Assembly Democrats want to tie the tax package to the school aid bill, to force the GOP to vote for it. The Republicans say they will vote for school aid but it must be separated. After that the GOP members say they will consider a tax package.

Assemblyman Bob Beers, R-Las Vegas, said he believes Republicans can make $400 million in cuts -- not to the education bills but in the appropriations measure.

"That's $400 million less in taxes that would be required," Beers said.

Beers, Hettrick, and John Marvel, R-Battle Mountain, and Walter Andonov, R-Henderson, all serve on the Assembly's Ways and Means Committee which has been meeting since January to examine the budget.

Democrats note that all four of those Republicans who are no votes for taxes did not offer significant cuts in the state's budget during that process.

Two other Republicans on the committee, Dawn Gibbons, R-Reno, and Josh Griffin, R-Henderson, have pledged support for an $860 million tax plan.

Jason Geddes, R-Reno, and Joe Hardy, R-Boulder City, are the other two Assembly Republicans supporting tax increases.

Those four Republicans continue to be lobbied by both Democrats -- to ensure they are still yes votes -- and by their caucus, which is trying to bring them back into the fold.

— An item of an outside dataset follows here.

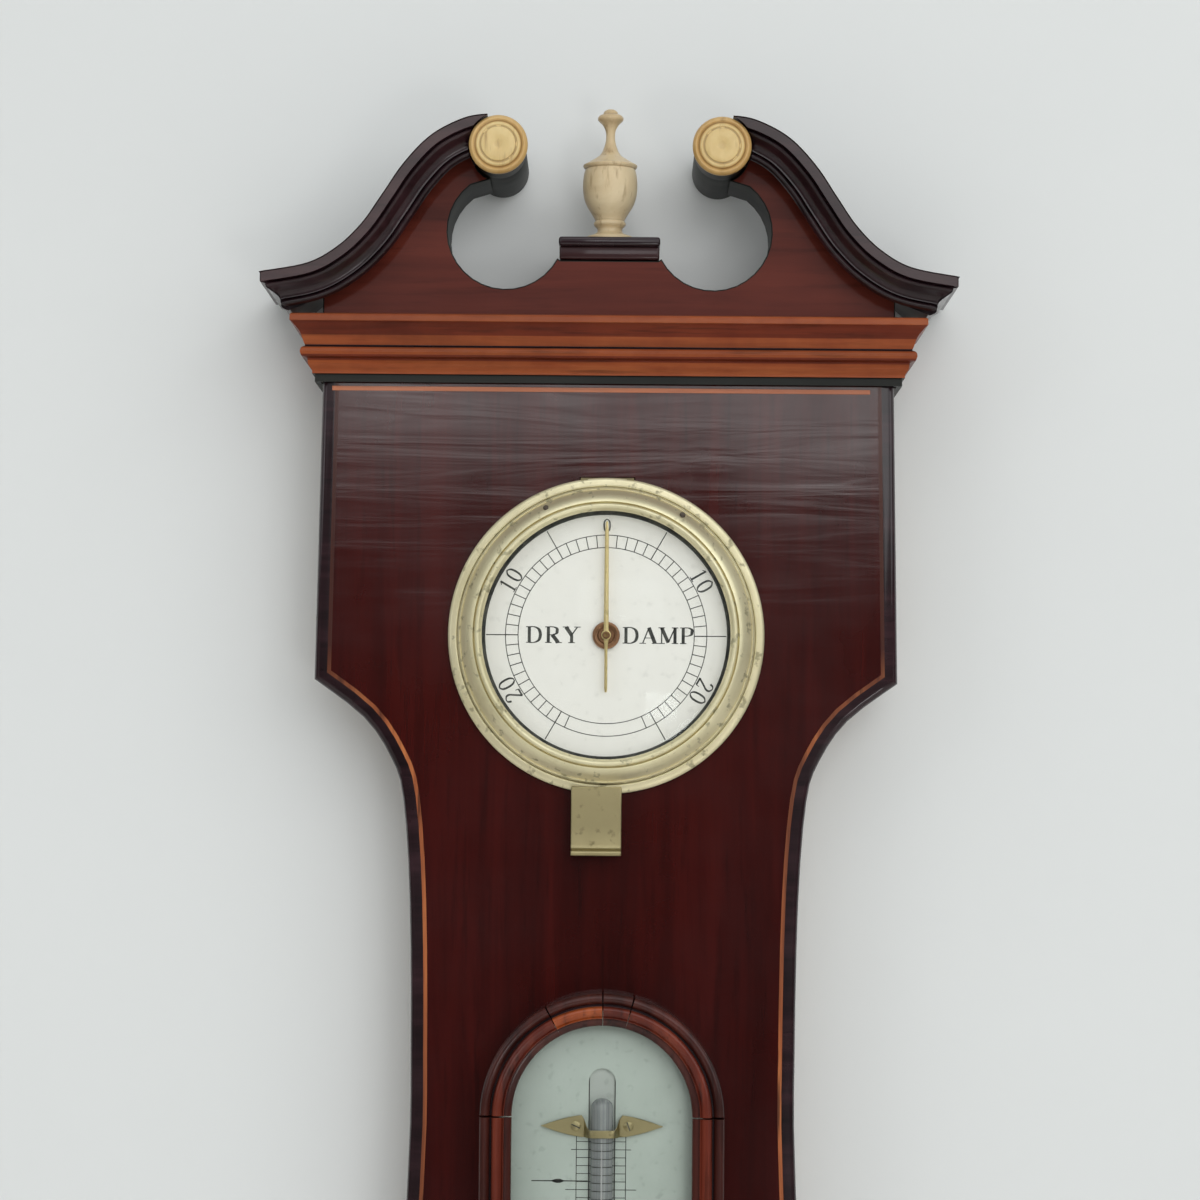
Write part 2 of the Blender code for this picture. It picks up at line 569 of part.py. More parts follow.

Meanwhile, the state's leading business interests continue to lobby on opposite sides. The Las Vegas Chamber of Commerce-led Business Representative Group is more favorable to the Senate version of the tax plan because it hits gaming harder.

The Nevada Resort Association, which successfully lobbied Carlton into the no column last week, is continuing to lobby senators against and to lobby Assembly members in support of making changes to any Senate plan adopted.

The deep division that remained between the two sides on Monday were all too apparent when Sen. Dina Titus, D-Las Vegas, and Beers squared off during an appearance on "Face to Face With Jon Ralston" on Las Vegas ONE (Cox Cable channels 1 and 39).

Beers said the proposed tax increase has "nothing to do with education." Instead, he said, the tax increase "is about adding 900 bureaucrats" to the state government.

But Titus countered that the proposed tax increase and education funding are linked.

"We put it together because it belongs together," Titus said.

Titus said Beers and other legislators standing in the way of the tax compromise are steering the government toward a shutdown, "like the Newt Gingrich train wreck."

Beers said the Legislature is set to act on an "outrageous" spending increase based on incorrect assumptions.

Titus said, "Nevada operates on a shoestring." But with problems fueled by the high rate of growth over the last 10 years, "at some point you gotta to face up to what the problems are."